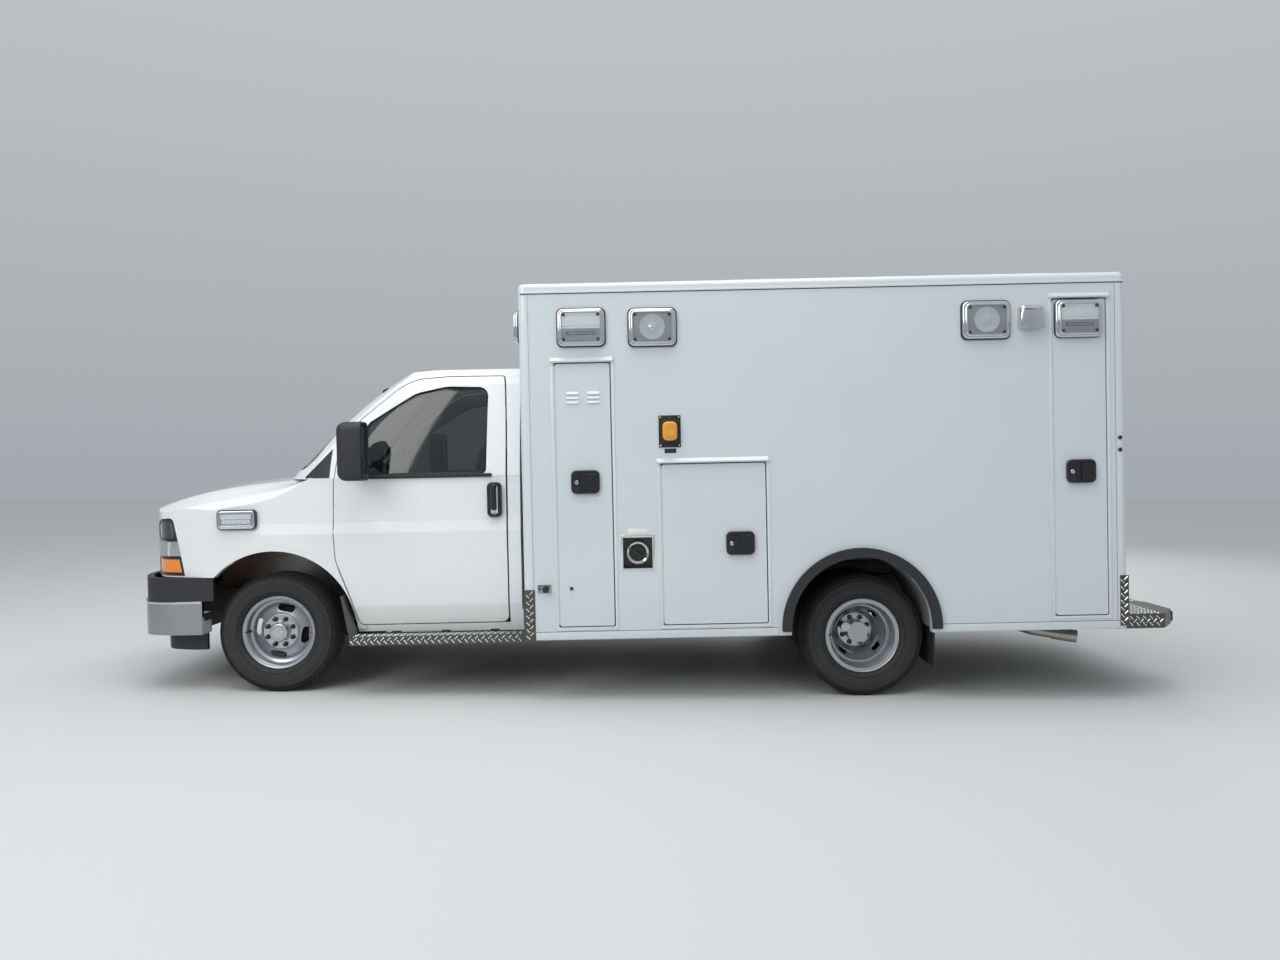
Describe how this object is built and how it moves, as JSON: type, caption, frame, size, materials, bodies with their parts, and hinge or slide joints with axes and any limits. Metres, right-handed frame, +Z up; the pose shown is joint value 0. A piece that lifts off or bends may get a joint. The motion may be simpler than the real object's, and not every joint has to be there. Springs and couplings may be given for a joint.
{
  "type": "box-bodied ambulance",
  "caption": "Box-bodied ambulance on a van cab with twin rear wheels, hinged doors, compartments and a rear step.",
  "frame": {"origin": "on the ground under the middle of the vehicle's bounding box", "axes": "-X is the direction of travel, +Y is the vehicle's right side, +Z is up"},
  "size_m": [6.4839, 2.52, 2.5068],
  "materials": {
    "white_paint": "gloss white cab paint",
    "box_paint": "gloss white box paint",
    "liner_metal": "mill finish compartment sheet",
    "tread_plate": "bright tread plate",
    "glass": "tinted glass",
    "lamp_lens": "clear lens",
    "black_plastic": "grained black plastic",
    "grille_grey": "dark grey plastic with a bright bar",
    "chrome": "chromed bumper",
    "tyre": "black tyre rubber",
    "wheel_paint": "silver wheel paint",
    "cast_iron": "black cast iron",
    "chassis_black": "black chassis paint",
    "rubber": "black rubber",
    "floor_grey": "grey floor covering",
    "seat_fabric": "grey seat cloth",
    "furniture": "pale cabinet laminate"
  },
  "bodies": {
    "vehicle": {"front_fenders": "white_paint", "cab_shell": "white_paint", "box_wall_left": "box_paint", "box_wall_right": "box_paint", "box_wall_front": "box_paint", "box_wall_rear": "box_paint", "box_frame": "box_paint", "box_roof": "box_paint", "compartments_left": "liner_metal", "compartments_right": "liner_metal", "bright_trim": "tread_plate", "rear_step": "tread_plate", "windscreen": "glass", "headlamps": "lamp_lens", "warning_lamps": "lamp_lens", "bumper_cover": "black_plastic", "dashboard": "black_plastic", "grille": "grille_grey", "front_bumper": "chrome", "axles": "cast_iron", "frame_rails": "chassis_black", "cross_members": "chassis_black", "fuel_tank": "chassis_black", "engine_and_exhaust": "chassis_black", "arch_flares": "rubber", "cab_boot": "rubber", "cab_floor": "floor_grey", "box_floor": "floor_grey", "cab_seats": "seat_fabric", "patient_furniture": "furniture"},
    "cab_door_left_body": {"cab_door_left": "white_paint", "cab_door_glass_left": "glass", "mirror_left": "black_plastic"},
    "cab_door_right_body": {"cab_door_right": "white_paint", "cab_door_glass_right": "glass", "mirror_right": "black_plastic"},
    "hood_body": {"hood": "white_paint"},
    "entry_door_body": {"entry_door": "box_paint", "entry_door_glass": "glass"},
    "rear_door_left_body": {"rear_door_left": "box_paint", "rear_door_glass_left": "glass"},
    "rear_door_right_body": {"rear_door_right": "box_paint", "rear_door_glass_right": "glass"},
    "rear_step_body": {"rear_step_centre": "tread_plate"},
    "steering_wheel_body": {"steering_wheel": "black_plastic"},
    "knuckle_left_body": {"knuckle_left": "cast_iron"},
    "knuckle_right_body": {"knuckle_right": "cast_iron"},
    "front_wheel_left_body": {"front_tyre_left": "tyre", "front_wheel_left": "wheel_paint"},
    "front_wheel_right_body": {"front_tyre_right": "tyre", "front_wheel_right": "wheel_paint"},
    "dual_wheel_left_body": {"dual_tyres_left": "tyre", "dual_wheels_left": "wheel_paint"},
    "dual_wheel_right_body": {"dual_tyres_right": "tyre", "dual_wheels_right": "wheel_paint"},
    "compartment_door_l1_body": {"compartment_door_l1": "box_paint"},
    "compartment_door_l2_body": {"compartment_door_l2": "box_paint"},
    "compartment_door_l3_body": {"compartment_door_l3": "box_paint"},
    "compartment_door_r1_body": {"compartment_door_r1": "box_paint"},
    "compartment_door_r3_body": {"compartment_door_r3": "box_paint"}
  },
  "joints": [
    {"name": "cab_door_left_hinge", "type": "hinge", "parent": "vehicle", "child": "cab_door_left_body", "pos_m": [-1.90721, -1.006, 0.90753], "axis": [0.0209, 0, -0.9998], "range_deg": [0, 65]},
    {"name": "cab_door_right_hinge", "type": "hinge", "parent": "vehicle", "child": "cab_door_right_body", "pos_m": [-1.90721, 1.006, 0.90753], "axis": [-0.0209, 0, 0.9998], "range_deg": [0, 65]},
    {"name": "hood_hinge", "type": "hinge", "parent": "vehicle", "child": "hood_body", "pos_m": [-2.34691, 0, 1.31841], "axis": [0, 1, 0], "range_deg": [0, 50]},
    {"name": "compartment_door_l1_hinge", "type": "hinge", "parent": "vehicle", "child": "compartment_door_l1_body", "pos_m": [-0.54012, -1.2065, 1.20423], "axis": [0.0209, 0, -0.9998], "range_deg": [0, 100]},
    {"name": "compartment_door_l2_hinge", "type": "hinge", "parent": "vehicle", "child": "compartment_door_l2_body", "pos_m": [0.07399, -1.2065, 0.91902], "axis": [0.0209, 0, -0.9998], "range_deg": [0, 100]},
    {"name": "compartment_door_l3_hinge", "type": "hinge", "parent": "vehicle", "child": "compartment_door_l3_body", "pos_m": [2.3489, -1.2065, 1.42478], "axis": [0.0209, 0, -0.9998], "range_deg": [0, 100]},
    {"name": "compartment_door_r1_hinge", "type": "hinge", "parent": "vehicle", "child": "compartment_door_r1_body", "pos_m": [-0.61186, 1.2065, 1.28674], "axis": [-0.0209, 0, 0.9998], "range_deg": [0, 100]},
    {"name": "compartment_door_r3_hinge", "type": "hinge", "parent": "vehicle", "child": "compartment_door_r3_body", "pos_m": [2.1077, 1.2065, 1.09715], "axis": [-0.0209, 0, 0.9998], "range_deg": [0, 100]},
    {"name": "entry_door_hinge", "type": "hinge", "parent": "vehicle", "child": "entry_door_body", "pos_m": [0.00154, 1.2065, 1.3696], "axis": [-0.0209, 0, 0.9998], "range_deg": [0, 100]},
    {"name": "rear_door_left_hinge", "type": "hinge", "parent": "vehicle", "child": "rear_door_left_body", "pos_m": [2.7702, -0.593, 1.60564], "axis": [0.0209, 0, -0.9998], "range_deg": [0, 105]},
    {"name": "rear_door_right_hinge", "type": "hinge", "parent": "vehicle", "child": "rear_door_right_body", "pos_m": [2.7702, 0.593, 1.60564], "axis": [-0.0209, 0, 0.9998], "range_deg": [0, 105]},
    {"name": "rear_step_hinge", "type": "hinge", "parent": "vehicle", "child": "rear_step_body", "pos_m": [2.80795, 0, 0.48618], "axis": [0, -1, 0], "range_deg": [0, 90]},
    {"name": "steering_left", "type": "hinge", "parent": "vehicle", "child": "knuckle_left_body", "pos_m": [-2.25728, -0.735, 0.362], "axis": [0, 0, 1], "range_deg": [-33, 33]},
    {"name": "front_wheel_left_spin", "type": "hinge", "parent": "knuckle_left_body", "child": "front_wheel_left_body", "pos_m": [-2.25728, -0.873, 0.362], "axis": [0, 1, 0], "continuous": true},
    {"name": "dual_wheel_left_spin", "type": "hinge", "parent": "vehicle", "child": "dual_wheel_left_body", "pos_m": [1.27372, -0.972, 0.362], "axis": [0, 1, 0], "continuous": true},
    {"name": "steering_right", "type": "hinge", "parent": "vehicle", "child": "knuckle_right_body", "pos_m": [-2.25728, 0.735, 0.362], "axis": [0, 0, 1], "range_deg": [-33, 33]},
    {"name": "front_wheel_right_spin", "type": "hinge", "parent": "knuckle_right_body", "child": "front_wheel_right_body", "pos_m": [-2.25728, 0.873, 0.362], "axis": [0, 1, 0], "continuous": true},
    {"name": "dual_wheel_right_spin", "type": "hinge", "parent": "vehicle", "child": "dual_wheel_right_body", "pos_m": [1.27372, 0.972, 0.362], "axis": [0, 1, 0], "continuous": true},
    {"name": "steering_wheel_turn", "type": "hinge", "parent": "vehicle", "child": "steering_wheel_body", "pos_m": [-1.64443, -0.45, 1.30312], "axis": [0.512, 0, 0.859], "range_deg": [-530, 530]}
  ],
  "couplings": [
    {"joint": "steering_right", "follows": "steering_left", "ratio": 1},
    {"joint": "steering_wheel_turn", "follows": "steering_left", "ratio": 16}
  ]
}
===
- **What you have to do**: From the data above, pick out each line containing "bodies" and copy it.

- **Output of the exercise**:
Describe how this object is built and how it moves, as JSON: type, caption, frame, size, materials, bodies with their parts, and hinge or slide joints with axes and any limits. Metres, right-handed frame, +Z up; the pose shown is joint value 0. A piece that lifts off or bends may get a joint. The motion may be simpler than the real object's, and not every joint has to be there. Springs and couplings may be given for a joint.
  "bodies": {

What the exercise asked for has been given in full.